From: cs94169@assn013.cs.ualberta.ca (David Bond)
Newsgroups: rec.games.programmer
Subject: VESA SVGA - line code and info
Date: 6 Feb 1995 18:39:08 GMT

Hello everyone!

This is a mini-tutorial, and code, relating to VESA SVGA programming.  The
code includes a line procedure which is based upon Bresenham's algorithm.  It
is not blazingly fast, but hopefully it'll work on all SVGA cards with VESA
support, and it is pretty compact - no special cases for slopes.

Many people try to begin programming in SVGA modes straight from mode 13h, or
Xmode variants.  They quickly encounter the problem of only 64K of vid mem
being accessable - falls a little short of the 300K required for 640x480x8bit!
The special address space A000h - AFFFh must be mapped to different parts of
the video memory to make use of it.  This can be done via VESA functions.  If
you don't yet have 'vesasp12.txt' (PCGPE contains this document) then I
suggest you get it from x2ftp.oulu.fi /pub/msdos/programming/specs/vesasp12.
This document details the VESA BIOS extensions used to get info on video
modes, set video modes, pan across a larger virtual screen, and set the CPU
window (A000-AFFF) to map to different places in video mem.

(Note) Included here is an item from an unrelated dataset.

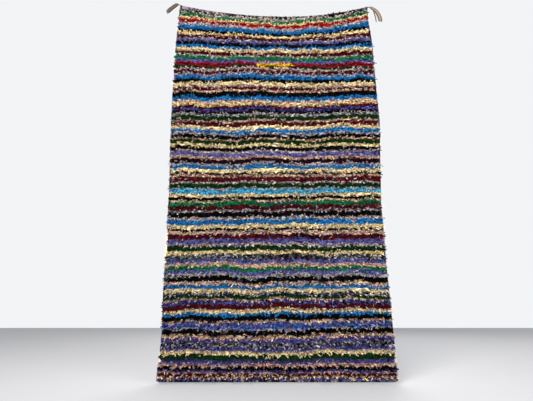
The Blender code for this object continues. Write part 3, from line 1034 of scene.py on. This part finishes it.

Even though VESA provides a common interface for SVGA cards, there are still
some specifics that have to be dealt with.  The 'granularity' of the window
is the smallest amount by which it can be moved.  A 64KB granularity with
1MB video memory means the CPU window can be mapped to one of 16 'chunks' in
this memory.  A 4KB granularity has more potential mappings - the window is
still 64KB in size, but it can be positioned on any 4K boundary in video.  I
know granularitys of 4K, 16K, 32K, and 64K exist.  Some cards are switchable
(actually the only chipset I'm familiar with that has this option is Cirrus
Logic - defaults to 4K, can be set to 16K.  I think this is necessary for
accessing >1MB).

I see two ways to manage this discrepancy.  Code can assume 64K granularity
always, and the 'bank-switching' routines make sure the window is moved by this
ammount (4K gran would require inc/dec by 16).  The other way is to deal with
each granularity differently - this is how the line code provided below
operates.

Finer granularity can speed up rendering.  Line drawing will be used to
illustrate.  The linear start address is calculated.  The low 16 bits of this
address are mappable to the 64K window.  The high order bits can be used to
locate the position of the window.  With a 64K granularity, the high word is
our window location, and the low word is the displacement into the window.
With 4K gran, The low 12 bits are the offset, and remaining high bits are the
window location.  If a line begins near the end of a 64K aligned chunk (linear
position 123840, say), and continues down a short distance, It'll cross a 64K
boundary.  With 64K gran, the window will have to be moved.  Using a 4K
granularity, the initial offset into a window can be kept below 4096.  So,
lines that aren't too long can always be kept within the starting window.

Another advantage that fine granularity provides is easier alignment with the
edge of the screen.  With a horizontal resolution of 640, 32 lines takes up 
20KB, which is divisible by 4KB.  If all windowing is then limited to be
aligned on these 20KB bounds, one will never have to worry about overflowing
past the end of the window while drawing across a scan-line.  The windows
are positioned so that the 'bottom' of the window is on these 20K bounds.
Inner rendering loops that move across a horizontal line don't bother with
checking for a 'page-cross'.  The outer loop checks for overflow when it moves
down to the next scan-line.  A 64K granularity doesn't align until 512
vertical lines (320KB), which means the inner loop must check for 
page-crossings within the scan-line.

Note: one way to create easy alignment with the edge is to change the length
of a scanline to a power of 2 (say 1024).  This wastes video memory, but
it can be well worth it.  Check vesasp12.txt for setting this.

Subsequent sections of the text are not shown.